Perhaps not surprisingly, the three federal statutes that gave rise to the greatest volume of regulation during the time period in question all relate directly or indirectly to environmental policy. The other two laws govern policy areas that are also strongly associated with regulatory participation by the federal government: housing and urban affairs as well as safety in the workplace.

Our data show that there is variation across years in how many regulations are issued in general pursuant to significant laws. Figure 1 presents the number of rules across all federal departments and agencies promulgated from 1992 to 2012. These values range from a maximum of 800 in 1993, to a minimum of 535 in 2009.

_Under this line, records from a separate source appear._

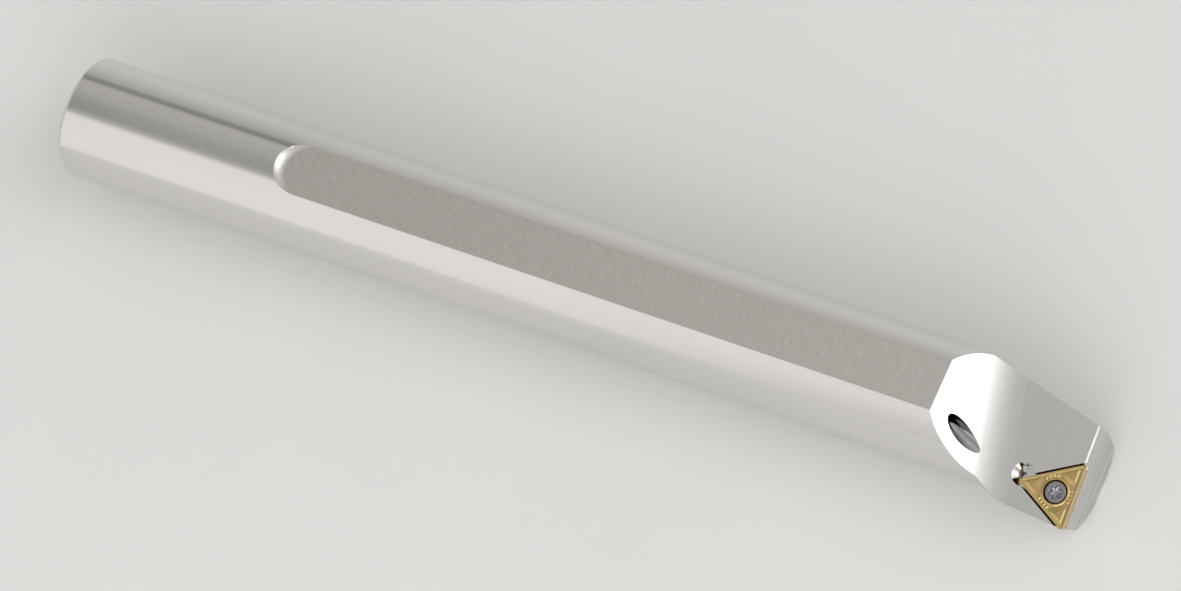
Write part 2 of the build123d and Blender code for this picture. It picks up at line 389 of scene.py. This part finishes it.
# %% Sort the faces by the tool that cut them
NEAR = 0.02                # how far a facet's middle may lie off its round wall
TAPPED_R = 1.3             # the screw's hole in the seat
from_axis = np.hypot(y, z)
over_floor = (middle - sharp_corner) @ out_of_top
seat_a = (middle - insert_centre) @ along_edge
seat_b = (middle - insert_centre) @ rearwards
on_head = x > RAMP_X
rear_face = x < INLET_BEVEL + NEAR

turned = (from_axis > SHANK_R - 0.1) & (facing[:, 2] ** 2 + facing[:, 1] ** 2 > 0.5)
inside_round = from_axis < SHANK_R - 0.001
on_flat = inside_round & (x > FLAT_START) & (x < RAMP_X + 0.1)
on_flat &= (abs(z) > FLAT_HEIGHT - 0.01) & (abs(facing[:, 2]) > 0.98)
under_head = inside_round & (x > UNDERSIDE_X) & (z < 0) & (facing[:, 2] < -0.5)
at_end = (x > BAR_LENGTH - 1.0) & (facing[:, 0] > 0.6)

jet_mouth = np.array([
    RAMP_X + (FLAT_HEIGHT - JET_HEIGHT) / tan(RAMP_ANGLE), -JET_OFFSET, JET_HEIGHT
])
jet_aim = (tip - jet_mouth) / np.linalg.norm(tip - jet_mouth)
from_jet = np.linalg.norm(np.cross(middle - jet_mouth, jet_aim), axis=1)
in_jet = (from_jet < JET_R + NEAR) & (x < JET_FRONT) & (x > JET_START)
in_inlet = (from_axis < INLET_R + 0.1) & ~rear_face & (x < BORE_END)
in_tapped = (np.hypot(seat_a, seat_b) < TAPPED_R) & on_head
from_hole = np.hypot(seat_a - CORNER_HOLE_AT[0], seat_b - CORNER_HOLE_AT[1])
upright = abs(facing @ out_of_top) < 0.3
in_corner = (from_hole < CORNER_HOLE_R + NEAR) & on_head
in_corner &= upright | (over_floor < -INSERT_T - 0.1)

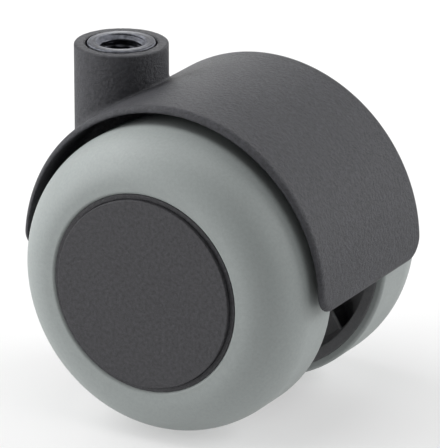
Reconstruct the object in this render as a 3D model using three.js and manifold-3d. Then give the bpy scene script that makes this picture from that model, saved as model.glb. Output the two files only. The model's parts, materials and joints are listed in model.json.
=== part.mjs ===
// Twin-wheel swivel castor for a chair leg: soft-tread wheels under a hooded housing, which turns
// on a threaded steel bush. Units are millimetres and +Z is up. The origin is on the swivel axis,
// on the top face of the bush. The wheels trail the swivel axis towards +X, and the axle runs along Y.

import * as THREE from 'three';
import { mergeVertices } from 'three/addons/utils/BufferGeometryUtils.js';
import Module from 'manifold-3d';

const wasm = await Module();
wasm.setup();

// ---- Driving dimensions ----

const WHEEL_RADIUS = 25;
const FACE_Y = 25.2; // outer face of each wheel's cap, from the middle plane
const CROWN_Y = 24.75; // outer face of each tyre, and of the core's lip in it
const FLANK_Y = 8.7; // inner flank of each wheel
const TRAIL = 18.6; // axle behind the swivel axis
const AXLE_DROP = 31.6; // axle below the top of the bush
const GAP = 0.25; // modelled clearance between pieces that sit on one another

// Housing: hood, neck, central web and axle boss in one moulding
const HOOD_RADIUS = 27.35;
const HOOD_WALL = 1.15; // at the top
const HOOD_END_WALL = 0.9; // at the front and rear ends
const HOOD_HALF_WIDTH = 16.5;
const HOOD_RISE = 0.75; // the hood's centre above the axle
const HOOD_FRONT_LOW = -0.5; // lower edge of the front end, from the axle
const HOOD_REAR_LOW = -1.75; // lower edge of the rear end
const HOOD_CORNER = 3.8;
const NECK_RADIUS = 7.6;
const NECK_TOP = -0.2;
const NECK_EDGE = 0.35;
const WEB_HALF = 1.2;
const BOSS_RADIUS = 5.6;
const BOSS_END = 7.85;

// Neck bore and the bush in it
const BORE_RADIUS = 6;
const LIP_RADIUS = 5.15;
const LIP_TOP = -23.6;
const LIP_BOTTOM = -25;
const FLANGE_RADIUS = 5.5;
const FLANGE_BOTTOM = -2.6;
const SHAFT_RADIUS = 4.75;
const BUSH_BOTTOM = -28.4;
const GROOVE_TOP = -26;
const GROOVE_BOTTOM = -27.2;
const GROOVE_RADIUS = 4.1;
const THREAD_RADIUS = 3.325; // minor radius of an M8 thread
const THREAD_DEPTH = 18.5;
const MOUTH_RADIUS = 4.15;

// Axle and what is on it
const AXLE_RADIUS = 3;
const AXLE_END = 20.6;
const HUB_BORE = 4.5;
const HUB_RADIUS = 6.3;
const HUB_START = 8.9;
const HUB_END = 18.6;
const INNER_WASHER = { outer: 5.4, start: 8.05, end: 8.6 };
const HUB_SLEEVE = { outer: 4.3, start: 9, end: 18.5 };
const OUTER_WASHER = { outer: 5.5, start: 18.85, end: 19.45 };
const RETAINER = { rim: 5.1, cone: 4.4, start: 19.7, end: 20.9, sheet: 0.4 };

// Wheel core and tyre
const RIM_INNER = 22.05;
const RIM_DEEP = [21.2, 13]; // where the rim's inner wall turns towards the web
const WEB_OUTER = 19;
const WEB_Y = 15;
const WEB_THICKNESS = 1.6;
const SEAT_RADIUS = 23.75;
const SEAT_DEPTH = 8.2;
const LIP_OUTER = 16.4;
const LIP_INNER = 15.65;
const POCKET_RADIUS = 14.5; // the core's opening behind the cap
const POCKET_Y = 21.6;
const POCKET_SHOULDER = [19.2, 19.2]; // where the wall behind the cap turns towards the rim
const POCKET_DEEP_RADIUS = 21;
const HUB_FOOT_RADIUS = 6.6;
const TREAD_START = 8.9;
const SHOULDER = [17.8, 15.75]; // centre of the quarter ellipse of the tyre's outer shoulder
const INNER_SHOULDER_RADIUS = 0.95;
const CAP_RADIUS = 15.4;
const CAP_THICKNESS = 1.45;
const SNAP_RADIUS = 14.15;
const SNAP_DEPTH = 1.5;
const GUSSETS = 8;
const GUSSET_THICKNESS = 0.7;
const GUSSET_ANGLE = (42 * Math.PI) / 180;
const GUSSET_CREST = [[22.05, 10.2], [17, 12.3], [14.8, 14.9]]; // from the rim down to the web

// Facets round a full turn
const TYRE_TURN = 40;
const CORE_TURN = 36;
const HOOD_STEPS = 36; // over half a turn
const SMALL_TURN = 24;
const BUSH_TURN = 32;

const QUARTER = Math.PI / 2;

// ---- Materials ----

function finish(color, roughness, metalness = 0) {
  return new THREE.MeshStandardMaterial({ color, roughness, metalness });
}

const HOUSING_NYLON = finish(0x58575c, 0.62);
const CORE_NYLON = finish(0x4a494d, 0.6);
const CAP_NYLON = finish(0x48474c, 0.55);
const TREAD = finish(0x9aa09f, 0.7);
const ZINCED_STEEL = finish(0x9a9ca2, 0.32, 1);
const SPRING_STEEL = finish(0x3a3a3e, 0.4, 1);
const AXLE_STEEL = finish(0xa8a9ad, 0.25, 1);
const ACETAL = finish(0xd9d7d0, 0.45);

// ---- Making solids ----

function toSolid(geometry) {
  geometry.deleteAttribute('normal');
  geometry.deleteAttribute('uv');
  const merged = mergeVertices(geometry);
  const corners = merged.index.array;
  const [a, b, c] = [new THREE.Vector3(), new THREE.Vector3(), new THREE.Vector3()];
  const kept = [];
  let volume = 0;
  for (let i = 0; i < corners.length; i += 3) {
    const [p, q, r] = corners.subarray(i, i + 3);
    if (p === q || q === r || r === p) continue;
    kept.push(p, q, r);
    a.fromBufferAttribute(merged.attributes.position, p);
    b.fromBufferAttribute(merged.attributes.position, q);
    c.fromBufferAttribute(merged.attributes.position, r);
    volume += a.dot(b.cross(c));
  }
  if (volume < 0) kept.reverse();
  return new wasm.Manifold(
    new wasm.Mesh({
      numProp: 3,
      vertProperties: merged.attributes.position.array,
      triVerts: new Uint32Array(kept),
    }),
  );
}

function toGeometry(solid) {
  const mesh = solid.getMesh();
  const geometry = new THREE.BufferGeometry();
  geometry.setAttribute('position', new THREE.BufferAttribute(mesh.vertProperties, 3));
  geometry.setIndex(new THREE.BufferAttribute(mesh.triVerts, 1));
  geometry.computeVertexNormals();
  return geometry;
}

// A solid turned about Y from a closed profile of [radius, y] corners
function turnedAboutY(profile, segments) {
  return toSolid(latheOf(profile, segments));
}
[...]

Our data also reflect that agencies do not all promulgate regulations at the same velocity. As seen in Figure 2, some agencies regulate in much greater volume than others. For instance, from 1992 to 2012, the Environmental Protection Agency and the Department of Agriculture promulgated 3356 and 1890 rules, respectively, while the National Science Foundation, the Office of Management and Budget, and the Broadcasting Board of Governors each promulgated three or fewer rules each. This reflects that the political cross-pressures placed on agencies vary widely, largely by the agencies’ substantive jurisdiction.  On the whole, these data represent a first step toward better understanding the political and legal circumstances that enable participation in government by federal agencies.